C’è qualcosa nella moda di Erika Cavallini che carpisce l’attenzione del gusto e la porta via con sé.
Una sorta di amalgama indefinibile, eppur irresistibile, fatto della stessa sostanza delle suggestioni genuine: come fossero un riverbero di eco dove fluttuano messaggi composti da parole di stoffa, tanto attesi perché autentici, che fanno bene allo spirito (e al guardaroba) mentre lo stuzzicano a lasciare la retta via per affidarsi all’esplorazione istintiva.
È l’effetto della creazione spontanea, baby: quell’arte che Erika Cavallini destreggia con passione profonda e nonchalance divertita, quel suo talento dal quale prendono forma collezioni sciolte dalle direttive dei trend stilosi di cui brulica il fashion world, ma assemblate seguendo un penchant interiore per la ribellione condotta con grande gentilezza.
E sincerità schietta: diretta verso la priorità della qualità e il pregio dell’artigianalità italiana; una naturalezza d’ideali e di prassi stilistica che sfuma nella gestualità artistica, che nasce da dentro il senso vissuto della femminilità e maneggia un’idea di bellezza che i canoni classici si diletta a sovvertirli dall’interno, per scoprire l’effetto sorprendente che fa.
C’è anche qualcosa di straordinariamente romantico nelle storie di moda di Erika Cavallini: nel senso letterale del termine!
Un’urgenza d’espressione che svicola l’ordinario ed esplora i sentimenti, s’immerge nella ricerca di ispirazioni a cavallo tra il passato e la poesia, si allaccia alle emozioni e le tramuta in dettagli sartoriali tanto perfetti, perché realizzati attraverso mani sagge, quanto composti in insiemi a volte sbilenchi e per questo assai affascinati.
Pay attention please, però: qui si tratta di romanticismo malleabile e affatto zuccheroso, lungi dallo sciogliersi in vani nostalgicismi anche se fruga nel vasto armadio vintage dei costumi moderni per scovare le ispirazioni da dedicare alla donna attuale.
La prova? La collezione a/i 2017-18, of course!
La scorri, e subito lo sguardo individua il punto di avvio: quegli anni ’80 cinematografici abitati da donne in carriera che sul grande schermo avevano il volto di Melanie Griffith, ma soprattutto che avevano il corpo avvolto negli impermeabili ampi e intramontabili, gli stessi che nella declinazione maschile vestivano l’American Gigolo di Richard Gere, sotto ai quali erano pronte a rivelarsi le spallone ampie delle giacche da completo business.

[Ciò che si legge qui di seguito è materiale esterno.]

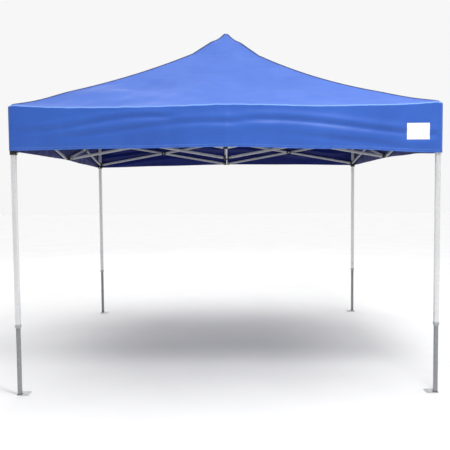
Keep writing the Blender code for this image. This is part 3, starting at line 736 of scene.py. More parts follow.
def build_cover():
    """All of the cover's points and faces, with each face's side, hand and zone."""
    grid_x, grid_y = np.meshgrid(LINES, LINES, indexing="ij")
    plan = np.stack([grid_x.ravel(), grid_y.ravel()], axis=1)
    points = [roof_surface(plan[:, 0], plan[:, 1])]
    last = COUNT - 1
    steps = np.arange(last)
    ring_lines = [
        (steps * COUNT, LINES[steps]),
        (last * COUNT + steps, LINES[steps]),
        ((last - steps) * COUNT + last, LINES[steps]),
        (last - steps, LINES[steps]),
    ]
    ring = np.concatenate([indices for indices, _ in ring_lines])
    ring_side = np.repeat(np.arange(4), last)
    ring_along = np.concatenate([along for _, along in ring_lines])
    length = valance_length(ring_side, ring_along)
    bends = np.linspace(0.0, 1.0, BEND_STEPS + 1)[1:]
    hangs = np.linspace(0.0, 1.0, VALANCE_STEPS + 1)[1:]
    downs = [share * BEND_LENGTH + 0.0 * length for share in bends]
    downs += [BEND_LENGTH + share * (length - BEND_LENGTH) for share in hangs]
    rows = [ring]
    for down in downs:
        rows.append(sum(len(part) for part in points) + np.arange(len(ring)))
        points.append(valance_surface(ring_side, ring_along, down))
    faces = roof_faces()
    centres = [plan[list(face)].mean(axis=0) for face in faces]
    labels = [roof_label(x, y) for x, y in centres]
    depths = np.concatenate([np.zeros(len(plan)), *downs])
    for above, below in zip(rows, rows[1:]):
        for index in range(len(ring)):
            after = (index + 1) % len(ring)
            faces.append((above[index], below[index], below[after], above[after]))
            middle = (LINES[index % last] + LINES[index % last + 1]) / 2
            labels.append((int(ring_side[index]), 1 if middle > 0 else -1, "legs"))
    return np.concatenate(points), plan, depths, faces, labels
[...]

Bene, mettiamo in fila questi ingredienti… e sparigliamoli tutti! O meglio, lasciamo che sia il senso dello stile di Erika Cavallini a stravolgere dimensioni e forme: a gonfiare i volumi fino a farli diventare tanto over da inghiottire le mani nelle maniche o a necessitare un paio di giri di cinta stretta in vita, e poi a restringerli fino a farli diventare quasi micro; intanto due trench vengono decostruiti per essere riassemblati in uno dalla doppia identità, e se avanzano delle parti, vanno a costruire una gonna da appaiare a maglie dall’aspetto patchwork che svelano le spalle.
I contrasti giocano, si accordano e fanno coppia: il principe di Galles del completo maschile si accorcia nel modello bermuda, al power-suit si avvicenda l’abito fiorito, le ruches attraversano gli abiti e scivolano a terra come stanche dopo una nottata festosa, mentre il denim ingentilisce il popeline rigato delle camicie mascoline.
I colori sono variegati, dai pastelli sofisticati alle pennellate di tinte vivaci: c’è anche il nero, ma su tutti è il cammello con le sue nuances a dichiararsi definitivamente “the new black”!